Liliane Cheaito spent the last two years silently suffering in her hospital bed after the Beirut Blast.
The 28-years-old mother took the American University of Beirut’s Medical Center (AUBMC) as her home ever since the doomed day of August 4th.
Her muffled screams finally broke into one word only a few days before the 2nd anniversary of the Blast: “mama”, a cry for her son Ali, whom she had not seen since the explosion due to a custody dispute with her husband.
Cheaito remains paralyzed chiefly, she affirms by shutting her eyes and turning her bandaged head away slowly in denial. Occasionally, she can wave with her left hand, which is linked to an intravenous drip with a half-dozen drugs.

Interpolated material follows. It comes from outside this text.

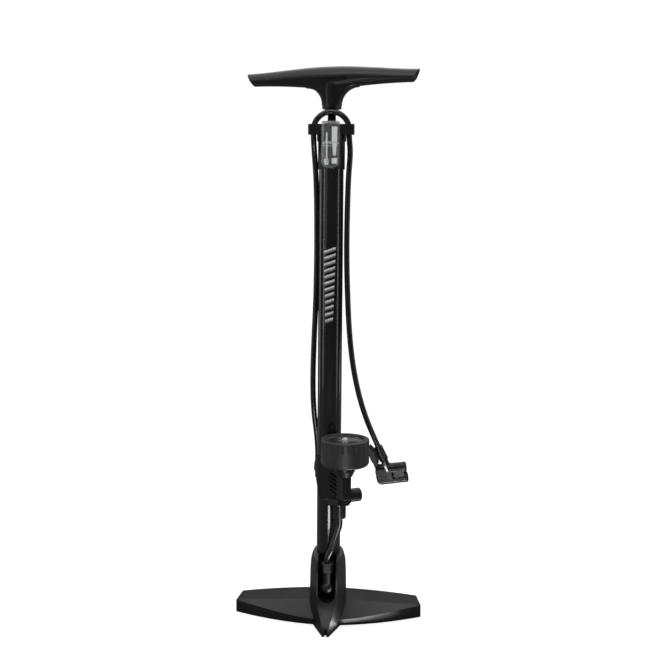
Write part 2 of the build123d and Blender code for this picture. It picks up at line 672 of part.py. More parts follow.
def grip_section(x, z_mid, up, down, depth):
    """A slice of the grip: a crowned top, and a flatter underside set in under its lip."""
    inset, low = depth - GRIP_LIP, z_mid - 1.0
    top = ThreePointArc((x, -depth, z_mid), (x, 0, z_mid + up), (x, depth, z_mid))
    under = ThreePointArc((x, inset, low), (x, 0, z_mid - down), (x, -inset, low))
    return make_face([top, Line((x, depth, z_mid), (x, inset, low)), under,
                      Line((x, -inset, low), (x, -depth, z_mid))])


# Along the grip: x, height of the widest line, rise above it, drop below it, half depth
GRIP_SLICES = (
    (0.0, 627.6, 14.0, 12.0, 14.0),
    (28.0, 627.6, 13.2, 8.6, 13.0),
    (62.0, 627.0, 11.2, 5.6, 11.8),
    (HANDLE_HALF, 626.4, 9.6, 4.4, 11.0),
)


def handle():
    """Moulded T handle: two grips that taper outwards and a neck for the rod."""
    grip = loft([grip_section(*row) for row in GRIP_SLICES])
    solid = grip + mirror(grip, about=Plane.YZ)
    solid += cyl(NECK_R, NECK_BOTTOM, 628.0)
    for side in (-1, 1):
        solid += flare(side)
    # the ends are cut on a slant, so that the top overhangs
    for side in (-1, 1):
        end = end_plane(side)
        solid -= end * (Pos(0, 0, 20) * Box(80, 80, 40))
        solid -= end * (Pos(0, 0, 1 - END_POCKET / 2) * Box(15.0, 7.2, END_POCKET + 2))
    solid -= cyl(ROD_R + SNUG, 590.0, 625.2)
    solid -= rod_x(1.5 + SNUG, -20, 20, z=PIN_Z)
    # rib down the front of the neck
    solid += block(-2.2, 2.2, -NECK_R - 0.9, -NECK_R + 1.5, 600.0, 620.0)
    return in_handle(solid)


def flare(side):
    """The fillet between the neck and one grip, as a wedge with a round hollow side."""
    x, z = NECK_R + FLARE_R - 0.6, 619.0 - FLARE_R
    wedge = block(0, x, -8.4, 8.4, z, 624.0) - rod_y(FLARE_R, -20, 20, x=x, z=z)
    wedge = fillet(wedge.edges().filter_by(GeomType.CIRCLE), 3.0)
    return wedge if side > 0 else mirror(wedge, about=Plane.YZ)


def end_plane(side):
    """The slanted end of a grip, with its normal pointing out."""
    slant = math.radians(END_SLANT)
    z = 628.4
    x = HANDLE_HALF - (636.0 - z) * math.tan(slant)
    return Plane(origin=(side * x, 0, z), x_dir=(0, 1, 0),
                 z_dir=(side * math.cos(slant), 0, -math.sin(slant)))


def handle_end_caps():
    """Plugs set a little way into the grips' ends."""
    depth = END_POCKET - 0.05 - 0.8
    plug = Pos(0, 0, -0.8 - depth / 2) * Box(14.9, 7.1, depth)
    return [in_handle(end_plane(side) * plug) for side in (-1, 1)]


def handle_pin():
    """Cross pin that holds the rod in the neck."""
    return in_handle(rod_x(1.5 - 0.02, -NECK_R + 0.6, NECK_R - 0.6, z=PIN_Z))


# ---------------------------------------------------------------- accessory case
def case_shape(grow):
    """Outline of the case, drawn in by grow when it is below 0."""
    x = CASE_HALF + grow
    solid = block(-x, x, CASE_FRONT - grow, CASE_BACK + grow, CASE_BOTTOM - grow, CASE_TOP + grow)
    low = solid.edges().filter_by(Axis.Y).group_by(Axis.Z)[0]
    return fillet(low, 7.0 + grow)


def accessory_case():
    solid = case_shape(0) - case_shape(-CASE_WALL)
    solid &= block(-30, 30, -40, 0, 500, CASE_SEAM)
    # hooks that hold on to the cap's rail
    for side in (-1, 1):
        x0, x1 = sorted((side * 5.3, side * 7.2))
        solid += block(x0, x1, CASE_BACK, -16.7, 533.0, 553.0)
        x0, x1 = sorted((side * 3.3, side * 7.2))
        solid += block(x0, x1, -17.1, -16.7 + 0.6, 533.0, 553.0)
    return solid - cyl(CAP_R + 0.3, 500, 600)


def case_lid():
    solid = case_shape(0) - case_shape(-CASE_WALL)
    solid &= block(-30, 30, -40, 0, CASE_SEAM + 0.1, 600)
    # a thin skirt that fits inside the lower part
    skirt = case_shape(-CASE_WALL - 0.15) - case_shape(-CASE_WALL - 0.75)
    skirt &= block(-30, 30, -40, 0, CASE_SEAM - 3.0, CASE_SEAM + 1.0)
    root = case_shape(-CASE_WALL + 0.1) - case_shape(-CASE_WALL - 0.75)
    root &= block(-30, 30, -40, 0, CASE_SEAM + 0.1, CASE_SEAM + 1.5)
    return solid + skirt + root


def cone_adapter():
    """Tapered plastic nozzle for air beds, stored point down."""
    solid = cyl(3.0, 558.0, 572.5, CONE_X, STORE_Y)
    solid += cone(1.6, 2.7, 541.5, 558.0, CONE_X, STORE_Y)
    return solid - cyl(1.1, 530, 580, CONE_X, STORE_Y)


def ball_needle():
    """Needle for balls, stored point up beside the cone."""
    solid = hexagon(5.0, 533.5, 537.5, NEEDLE_X, STORE_Y)
    solid += cyl(2.2, 531.1, 533.5, NEEDLE_X, STORE_Y)
    solid += cyl(1.0, 537.5, 566.0, NEEDLE_X, STORE_Y)
    solid += Pos(NEEDLE_X, STORE_Y, 566.0) * Sphere(1.0)
    return solid


def presta_adapter():
    """Small valve adapter, stored under the cone."""
    solid = cyl(2.9, 532.5, 538.5, CONE_X, STORE_Y)
    return solid - cyl(1.9, 530.0, 540.0, CONE_X, STORE_Y)


# ---------------------------------------------------------------- pump head
def head_body():
    """Housing for the two nozzles, with a boss for the hose and cheeks for the lever."""
    plate = block(-5.0, NOZZLE_START + 1.0, -6.4, 6.4, 0, HEAD_TALL)
    corners = plate.edges().filter_by(Axis.Y).sort_by(Axis.X)[:2]
    solid = fillet(corners, 7.5)
    solid = fillet(solid.edges().filter_by(GeomType.CIRCLE), 1.2)
    section = RectangleRounded(HEAD_TALL, 12.8, 5.8)
    solid &= Pos(-6.0, 0, HEAD_TALL / 2) * Rot(0, 90, 0) * extrude(section, 21.0)
    for z in NOZZLE_Z:
        solid += rod_x(NOZZLE_R - 0.05, 6.0, CAP_START - SNUG, z=z)
        solid += rod_x(STUB_R, 6.0, CAP_START + 4.2, z=z)
    solid += head_place().inverse() * collar_place() * cyl(4.3, -9.0, -0.02)
    for z in NOZZLE_Z:
        solid -= rod_x(PLUNGER_R + RUN, 4.5, CAP_START + 5.0, z=z)
    solid -= block(3.3, 7.4, -2.7, 2.7, NOZZLE_Z[0] - 2.4, NOZZLE_Z[1] + 2.4)
    # the lever's slot, open to the left, and the bore for its pin
    px, pz = LEVER_PIVOT
    solid -= block(-10, 3.4, -2.9, 2.9, -5, 15.0)
    solid -= block(-10, -0.3, -2.9, 2.9, 10.0, 30.0)
    solid -= rod_y(PIN_R + SNUG, -10, 10, x=px, z=pz)
    return in_head(solid)


def hose_collar():
    """Ribbed ferrule that crimps the hose on to the head."""
    long = COLLAR_LENGTH
    solid = cone(COLLAR_R, COLLAR_TIP_R, 0, long)
    solid = chamfer(solid.edges().filter_by(GeomType.CIRCLE), 0.9)
    for i in range(COLLAR_RIBS):
        groove = cyl(0.55, 2.6, long - 2.6, COLLAR_R + 0.05)
        solid -= Rot(0, 0, 360 / COLLAR_RIBS * i) * groove
    return collar_place() * (solid - cyl(2.2, -1, long + 1))


def nozzle_cap(z, mouth_r):
    """Ribbed cap that holds a grommet and guides the tyre's valve into it."""
    solid = rod_x(NOZZLE_R - 0.05, CAP_START, NOZZLE_END, z=z)
    solid = chamfer(solid.edges().filter_by(GeomType.CIRCLE).group_by(Axis.X)[-1], 0.7)
    for i in range(CAP_RIBS):
        x = CAP_START + 2.6 + 2.2 * i
        solid -= rod_x(9, x, x + 0.9, z=z) - rod_x(NOZZLE_R - 0.65, 0, 40, z=z)
    # flat cheeks where the two caps lie side by side
    middle = HEAD_TALL / 2
    z0, z1 = sorted((z, middle + math.copysign(0.05, z - middle)))
    solid += block(CAP_START, NOZZLE_END - 2.6, -5.5, 5.5, z0, z1)
    solid -= rod_x(STUB_R + SNUG, CAP_START - 1, GROMMET_START, z=z)
    solid -= rod_x(GROMMET_R + SNUG, GROMMET_START - 1, GROMMET_END + SNUG, z=z)
    return in_head(solid - rod_x(mouth_r, 10, 40, z=z))


def nozzle_grommet(z, hole_r):
    solid = rod_x(GROMMET_R, GROMMET_START, GROMMET_END, z=z)
    return in_head(solid - rod_x(hole_r, 10, 40, z=z))


def head_plungers():
    """Two hollow plungers on one yoke, which the lever's cam pushes at the grommets."""
    solid = block(3.9, 6.0, -2.4, 2.4, NOZZLE_Z[0] - 2.0, NOZZLE_Z[1] + 2.0)
    for z in NOZZLE_Z:
        solid += rod_x(PLUNGER_R, 5.0, PLUNGER_END, z=z)
        solid -= rod_x(1.6, 6.5, 40, z=z)
    return in_head(solid)


def lock_lever():
    """Thumb lever: an eye on the pin, and an arm that lies along the hose."""
    px, pz = LEVER_PIVOT
    solid = rod_y(LEVER_EYE_R, -2.6, 2.6, x=px, z=pz)
    arm = [(-4.2, 8.5), (-0.9, 12.5), (-0.9, 25.0), (0.2, 27.6)]
    tip = [(-2.1, 41.8), (-2.6, 43.4), (-6.6, 49.2), (-8.4, 47.2), (-9.1, 42.4), (-8.6, 34.8)]
    heel = [(-6.3, 27.0), (-4.7, 19.2), (-4.4, 13.7)]
    solid += extrude(face_of([(x, 0, z) for x, z in arm + tip + heel]), 2.6, dir=(0, 1, 0), both=True)
    pad = [(x, 0, z) for x, z in [(0.0, 28.8)] + tip + [(-6.9, 28.8)]]
    pad = extrude(face_of(pad), 5.4, dir=(0, 1, 0), both=True)
    solid += chamfer(pad.edges().group_by(Axis.Y)[0] + pad.edges().group_by(Axis.Y)[-1], 0.8)
    return in_head(solid - rod_y(PIN_R + RUN, -5, 5, x=px, z=pz))


def lever_pin():
    px, pz = LEVER_PIVOT
    return in_head(rod_y(PIN_R, -6.3, 6.3, x=px, z=pz))


# ---------------------------------------------------------------- writing the pieces
def pieces():
    """Every piece by its node's name."""
    low, high = NOZZLE_Z
    return {
        "base": base(),
        "base_screws": base_screws(),
        "foot_valve_block": foot_valve_block(),
        "foot_valve_seals": foot_valve_seals(),
        "check_valve_ball": check_valve_ball(),
        "check_valve_spring": check_valve_spring(),
        "base_hose_nut": base_hose_nut(),
        "barrel_tube": barrel_tube(),
        "base_hose": base_hose()[0],
        "bracket_hose_nut": bracket_hose_nut(),
        "gauge_bracket": gauge_bracket(),
        "clamp_screw": clamp_screw(),
        "clamp_nut": clamp_nut(),
        "stub_plug": stub_plug(),
        "gauge_cup": gauge_cup(),
        "gauge_bezel": gauge_bezel(),
        "gauge_lens": gauge_lens(),
        "gauge_dial": gauge_dial(),
        "gauge_socket": gauge_socket(),
        "gauge_bourdon_tube": gauge_bourdon_tube(),
        "gauge_movement": gauge_movement(),
        "gauge_pointer": gauge_pointer(),
        "hose_port": hose_port(),
        "main_hose": main_hose()[0],
        "barrel_cap": barrel_cap(),
        "rod_bush": rod_bush(),
        "piston_core": piston_core(),
        "piston_cup_seal": piston_cup_seal(),
        "piston_nut": piston_nut(),
        "piston_rod": piston_rod(),
        "handle": handle(),
        "handle_end_caps": handle_end_caps(),
        "handle_pin": handle_pin(),
        "accessory_case": accessory_case(),
        "case_lid": case_lid(),
        "cone_adapter": cone_adapter(),
        "ball_needle": ball_needle(),
        "presta_adapter": presta_adapter(),
        "hose_collar": hose_collar(),
        "head_body": head_body(),
        "schrader_nozzle_cap": nozzle_cap(low, SCHRADER_R),
        "presta_nozzle_cap": nozzle_cap(high, PRESTA_R),
        "schrader_grommet": nozzle_grommet(low, SCHRADER_R - 0.5),
        "presta_grommet": nozzle_grommet(high, PRESTA_R - 0.5),
        "head_plungers": head_plungers(),
        "lock_lever": lock_lever(),
        "lever_pin": lever_pin(),
    }


def report_hose(name, hose):
    """Prints a hose's length, its radii and how its volume compares with its section."""
    solid, route, length = hose
    radii = ", ".join(f"{r:.0f}" for r in arc_radii(route))
    expected = math.pi * HOSE_R ** 2 * length
    print(f"{name}: {length:.1f} mm, volume {solid.volume / expected:.4f}, radii {radii}")


def main():
    os.makedirs(OUT, exist_ok=True)
    report_hose("main_hose", main_hose())
    report_hose("base_hose", base_hose())
    for name, shape in pieces().items():
        if isinstance(shape, list):
            shape = Compound(children=shape)
        export_step(shape, f"{OUT}/{name}.step")


main()
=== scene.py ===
import bpy
import bmesh
import json
import math
from mathutils import Matrix, Vector


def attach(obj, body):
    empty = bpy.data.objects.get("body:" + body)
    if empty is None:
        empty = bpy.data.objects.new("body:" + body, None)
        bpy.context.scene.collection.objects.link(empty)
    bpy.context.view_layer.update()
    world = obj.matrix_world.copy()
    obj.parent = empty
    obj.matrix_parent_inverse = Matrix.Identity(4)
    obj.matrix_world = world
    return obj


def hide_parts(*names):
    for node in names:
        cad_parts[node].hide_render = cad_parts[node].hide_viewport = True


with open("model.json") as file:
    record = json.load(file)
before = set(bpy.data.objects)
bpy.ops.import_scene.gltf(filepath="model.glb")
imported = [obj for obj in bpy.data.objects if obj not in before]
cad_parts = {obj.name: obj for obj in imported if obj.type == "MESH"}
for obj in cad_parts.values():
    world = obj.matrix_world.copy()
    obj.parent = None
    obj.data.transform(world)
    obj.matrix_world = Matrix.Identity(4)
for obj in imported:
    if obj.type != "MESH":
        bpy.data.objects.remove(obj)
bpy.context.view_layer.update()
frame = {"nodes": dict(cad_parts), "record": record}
NODES = frame["nodes"]

MM = 0.001
# Sizes of the part that the pieces made here have to meet, in millimetres
BARREL_R = 14.0
HOSE_R = 3.2
HEAD_YAW = math.radians(3.0)       # the head, and the camera, are square to this direction
HEAD_TWIST = math.radians(13.0)    # and the head is turned by this about its hose
COLLAR_LENGTH = 18.5
GAUGE_YAW = math.radians(26.0)
GAUGE_OUT = 45.2                   # barrel axis to gauge axis
DIAL_TOP = 214.6                   # printed face of the dial


def front_view(x, out, z):
    """A point in metres from millimetres right, towards the front and up, square to the head."""
    c, s = math.cos(HEAD_YAW), math.sin(HEAD_YAW)
    return Vector((x * c + out * s, x * s - out * c, z)) * MM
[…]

Cheaito and her family are trapped in Lebanon’s numerous crises: from a collapsed health sector that can no longer treat her, to paralyzed government institutions and money-mongering banks that have frozen her funds along with all the Lebanese funds.
“Liliane represents the agony of the Lebanese people because she’s suffering from all of this,” her older sister Nassma told local media.
Like most Lebanese people, Liliane’s sister asks friends coming from abroad to bring the medications, paying in U.S. dollars that are hard to get as Lebanon’s currency continues to drown.
AUBMC, where Cheaito had been since 2020, informed the family in February that the charity group covering the costs of Cheaito’s hospitalization could no longer afford to do so.
“Those centers are demanding money, and unfortunately we can’t afford it, not even part of it, because our funds are stuck in the banks,” said Nassma.
The banks say the restrictions are imposed by the Lebanese systemic crisis to prevent banking ruins, but critics say they do not apply to the rich and powerful.
Eventually, Cheaito’s suffering is a reflection of the collapse of the whole Lebanese corrupted, drowning system.